Manter o cursinho é, então, uma forma de construir possibilidades de desenvolvimento pessoal desses homens trans, mulheres trans e travestis. É, portanto, sonhar cotidianamente com futuros. “É meio paradoxal, porque quando a gente fala em transexual e travesti as pessoas associam muito à morte. Mas ser hoje uma travesti é o que me permite me manter viva. Eu não sei se eu estaria viva hoje se eu não fosse a Fran. É um permanecer sonhando. E a gente sonha que pode ser melhor, porque a gente quer que as pessoas desenvolvam suas próprias potencialidades. Porque a cisgeneridade é uma estrutura e a gente, de certa forma, é ensinado a se odiar.

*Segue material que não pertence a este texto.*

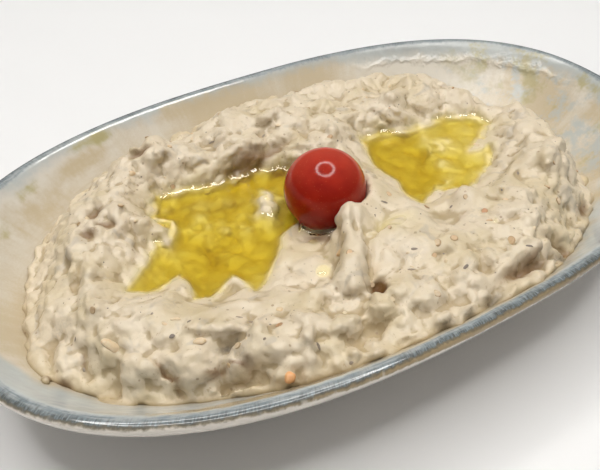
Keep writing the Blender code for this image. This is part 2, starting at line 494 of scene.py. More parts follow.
def dressDish(piece):
    material, nodes, shader = newMaterial("reactiveGlaze", Roughness=0.09, IOR=1.5)
    glaze = dish["glaze"]
    mix, step, noise, clouds = nodes.mix, nodes.step, nodes.noise, nodes.clouds
    place, onWall = nodes.place(), nodes.fact("glazePlace", "Vector")
    east, north, _ = nodes.parts(place)
    nearSide = step(north, 0.005, -0.04)
    farRight = step(east, 0.035, 0.065) * step(north, 0.0, 0.03)
    exact = nodes.parts(onWall)[2] * 1000
    along = exact + ((noise(place, 55, 2) - 0.5) * 1.8 + (noise(place, 700, 3) - 0.5) * 1.6)
    # fine lines that run along the rim, and others that run down the wall
    lines = noise(nodes.vector("MULTIPLY", onWall, (0.12, 0.12, 1.0)), 1500, 3)
    runs = noise(nodes.vector("MULTIPLY", onWall, (1.0, 1.0, 0.25)), 260, 3)
    across = nodes.vector("MULTIPLY", onWall, (1.0, 1.0, 0.22))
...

Então, o Transpassando é um processo pedagógico entre nós e onde a questão do sonho é muito presente.”

Atualmente colaboradora da Defensoria, Fran desmistifica a existência de pessoas trans. Ela sentencia: “não é só sobre sofrimento. Não é só sobre abandono. É sobre viver, sonhar, ser feliz, se desenvolver, potencializar, apesar de. Sempre no “apesar de”, porque os dados de violência são concretos. Mas eles não podem ser a nossa camisa de força. A gente precisa continuar. Por nós mesmas. E pelas gerações futuras, porque eu espero que elas não passem pelo que a gente passou. Esse futuro precisa ser construído agora, com a gente sendo generoso consigo mesma.”